→ Stated goal
Only the lines from the one with "doc.recompute()" through the one with "obj.data.transform(obj.matrix_world)" are to be restated, word for word, with both of them included.

→ Data extract
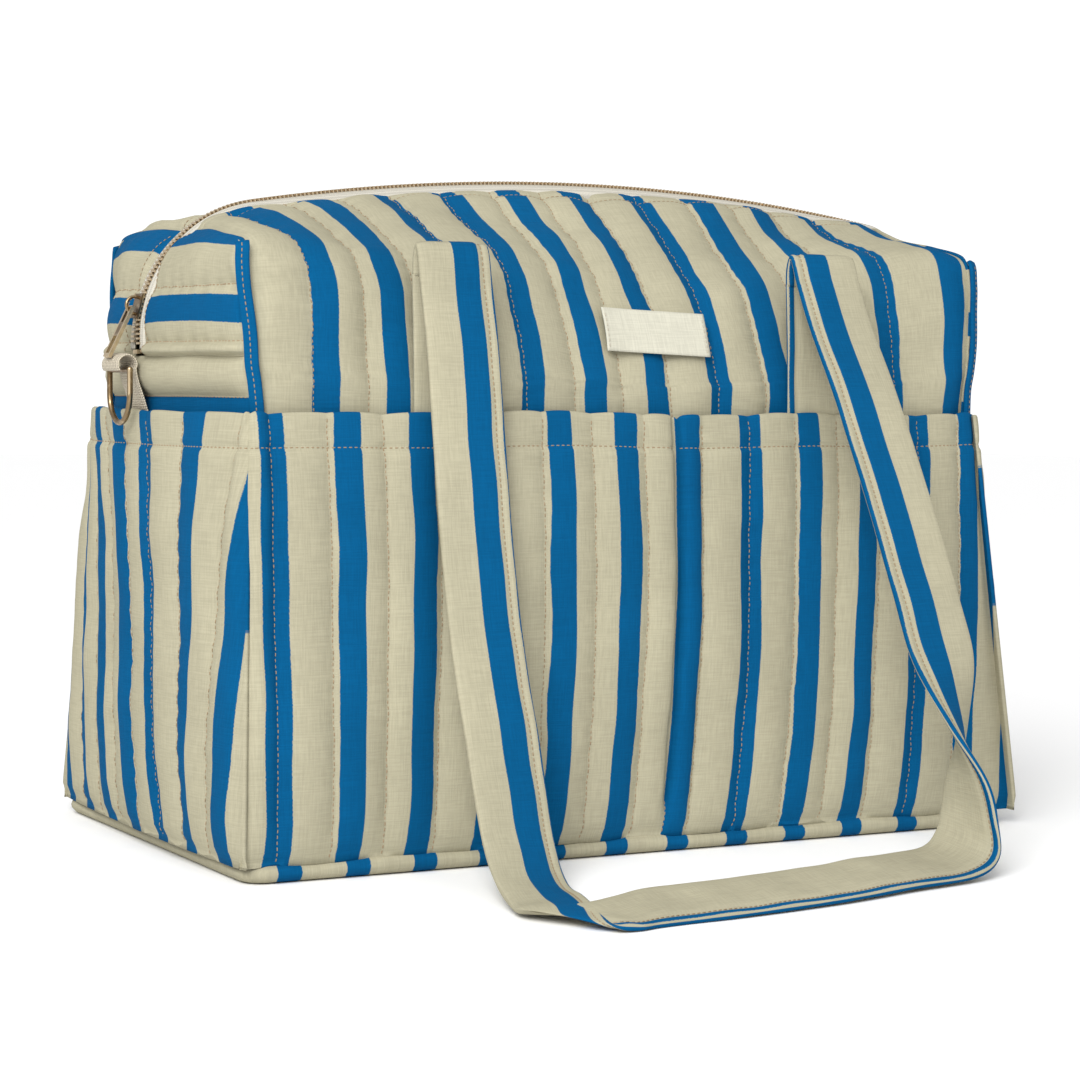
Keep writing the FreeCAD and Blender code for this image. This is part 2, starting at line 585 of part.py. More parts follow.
# Lining: thin cotton inside the walls and the base.
LINING_LEVELS = (
    ("{base_thick} + 3", "{wall_face}"),
    (f"{{pocket_top}} + {WALL_BEND}", "{wall_face}"),
    ("{lining_top}", "{shoulder_face}"),
)
for name, side in (("front_lining", -1), ("back_lining", 1)):
    sections = []
    for level, face in LINING_LEVELS:
        near = f"{face} - {{quilt}} - {{lining_gap}}"
        ring = [(-1, near), (1, near), (1, f"{near} - {{lining}}"), (-1, f"{near} - {{lining}}")]
        sections.append((level, [(f"{i} * ({{wall_half}} - 4)", f"{side} * ({y})") for i, y in ring]))
    loft(name, "XY_Plane", sections)
for name, side in (("left_lining", -1), ("right_lining", 1)):
    rim = [
        ("{end_corner}", "8 - {wall_face}"),
        ("{end_face}", "-{end_flat}"),
        ("{end_face}", "{end_flat}"),
        ("{end_corner}", "{wall_face} - 8"),
    ]
    near = "({quilt} + {lining_gap})"
    plan = [(f"{side} * ({x} - {near})", y) for x, y in rim]
    plan += [(f"{side} * ({x} - {near} - {{lining}})", y) for x, y in rim[::-1]]
    pad(name, "XY_Plane", plan, "{end_seam} - {base_thick} - 4", middle=False, height="{base_thick} + 3")
floor_low = ["4 - {wall_half}", "10 - {wall_face}", "{base_thick} + {lining_gap}"]
floor_high = ["{wall_half} - 4", "{wall_face} - 10", "{base_thick} + {lining_gap} + {lining}"]
keep(box("base_lining", floor_low, floor_high), "base_lining")

doc.recompute()
for item in doc.Objects:
    if "Invalid" in item.State or "Error" in item.State:
        raise SystemExit(f"{item.Name} failed: {item.State}")
os.makedirs("parts", exist_ok=True)
for item in parts:
    if item.Shape.isNull() or not item.Shape.isValid():
        raise SystemExit(f"{item.Label} has no valid shape")
    item.Shape.exportStep(f"parts/{item.Label}.step")
    print(item.Label, round(item.Shape.Volume / 1000, 1), "cm3")
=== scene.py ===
import math

import bpy
import numpy as np
from mathutils import Matrix, Vector


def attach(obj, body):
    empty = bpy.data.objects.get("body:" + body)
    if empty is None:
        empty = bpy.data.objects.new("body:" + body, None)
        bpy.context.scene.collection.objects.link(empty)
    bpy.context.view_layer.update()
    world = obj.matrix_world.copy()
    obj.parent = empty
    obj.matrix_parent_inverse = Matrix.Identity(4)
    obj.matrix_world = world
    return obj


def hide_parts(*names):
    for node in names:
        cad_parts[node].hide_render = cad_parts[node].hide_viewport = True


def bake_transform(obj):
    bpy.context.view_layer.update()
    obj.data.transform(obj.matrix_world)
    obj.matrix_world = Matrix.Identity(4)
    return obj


# A quilted, striped cotton holdall with a zip top, on a pale floor. Metres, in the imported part's frame:
# the origin is the middle of the base on the floor, +X the bag's right, +Y its back, +Z up.

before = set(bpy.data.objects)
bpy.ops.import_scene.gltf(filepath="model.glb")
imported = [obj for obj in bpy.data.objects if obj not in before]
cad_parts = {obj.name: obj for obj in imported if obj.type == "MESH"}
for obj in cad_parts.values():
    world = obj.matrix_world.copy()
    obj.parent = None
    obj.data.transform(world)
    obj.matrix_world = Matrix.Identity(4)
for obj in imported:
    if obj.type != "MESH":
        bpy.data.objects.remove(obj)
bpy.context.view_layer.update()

PITCH = 0.0375          # one blue stripe to the next, on the cloth
BLUE = 0.0131           # width of a blue stripe
POCKET_TOP = 0.228
BASE_TOP = 0.0085
POCKET_TALL = POCKET_TOP - BASE_TOP
HALF_ZIP = 0.0072       # panel edge from the middle of the zip
SIDES = (("left", -1), ("right", 1))    # the two ends and the sign of their x
WAYS = (("front", -1), ("back", 1))     # the two faces and the sign of their y

# ---- numbers and curves


def ripple(a, b, size, seed, waves=6):
    """Smooth unevenness from about -1 to 1 over two lengths, about size from one swell to the next."""
    rng = np.random.default_rng(seed)
    total = 0.0
    for _ in range(waves):
        turn, phase, stretch = rng.uniform(0, math.tau), rng.uniform(0, math.tau), rng.uniform(0.7, 1.5)
        place = a * math.cos(turn) + b * math.sin(turn)
        total = total + np.sin(math.tau * place / (size * stretch) + phase)
    return total / waves * 1.6


def through(at, places, values):
    """A parabola through three values."""
    (p, q, r), (a, b, c) = places, values
    return (
        a * (at - q) * (at - r) / ((p - q) * (p - r))
        + b * (at - p) * (at - r) / ((q - p) * (q - r))
        + c * (at - p) * (at - q) / ((r - p) * (r - q))
    )


def ease(x, low, high):
    t = np.clip((x - low) / (high - low), 0, 1)
    return t * t * (3 - 2 * t)


def bell(x, width):
    return np.exp(-((x / width) ** 2))


def catmull_rom(a, b, c, d, t):
    """Place at t, from 0 to 1, between b and c on a curve that comes from a and goes on to d."""
    bend, twist = 2 * a - 5 * b + 4 * c - d, 3 * b - a - 3 * c + d
    return 0.5 * (2 * b + (c - a) * t + bend * t**2 + twist * t**3)


def lengths(path):
    """Length along a path, from its start to each of its points."""
    return np.concatenate([[0], np.cumsum(np.linalg.norm(np.diff(path, axis=0), axis=1))])


def along_path(at, gone, table):
    """The columns of a table, whose rows are at lengths gone, read at other lengths."""
    return np.stack([np.interp(at, gone, column) for column in table.T], axis=-1)


def smooth_path(rows, count):
    """A smooth curve through rows of numbers, as count rows evenly spaced by its first three columns."""
    rows = np.asarray(rows, float)
    ends = np.vstack([2 * rows[0] - rows[1], rows, 2 * rows[-1] - rows[-2]])
    fine = []
    for i in range(len(rows) - 1):
        fine += [catmull_rom(*ends[i : i + 4], t) for t in np.linspace(0, 1, 24, endpoint=False)]
    fine = np.array(fine + [rows[-1]])
    gone = lengths(fine[:, :3])
    return along_path(np.linspace(0, gone[-1], count), gone, fine), gone[-1]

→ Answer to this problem
doc.recompute()
for item in doc.Objects:
    if "Invalid" in item.State or "Error" in item.State:
        raise SystemExit(f"{item.Name} failed: {item.State}")
os.makedirs("parts", exist_ok=True)
for item in parts:
    if item.Shape.isNull() or not item.Shape.isValid():
        raise SystemExit(f"{item.Label} has no valid shape")
    item.Shape.exportStep(f"parts/{item.Label}.step")
    print(item.Label, round(item.Shape.Volume / 1000, 1), "cm3")
=== scene.py ===
import math

import bpy
import numpy as np
from mathutils import Matrix, Vector


def attach(obj, body):
    empty = bpy.data.objects.get("body:" + body)
    if empty is None:
        empty = bpy.data.objects.new("body:" + body, None)
        bpy.context.scene.collection.objects.link(empty)
    bpy.context.view_layer.update()
    world = obj.matrix_world.copy()
    obj.parent = empty
    obj.matrix_parent_inverse = Matrix.Identity(4)
    obj.matrix_world = world
    return obj


def hide_parts(*names):
    for node in names:
        cad_parts[node].hide_render = cad_parts[node].hide_viewport = True


def bake_transform(obj):
    bpy.context.view_layer.update()
    obj.data.transform(obj.matrix_world)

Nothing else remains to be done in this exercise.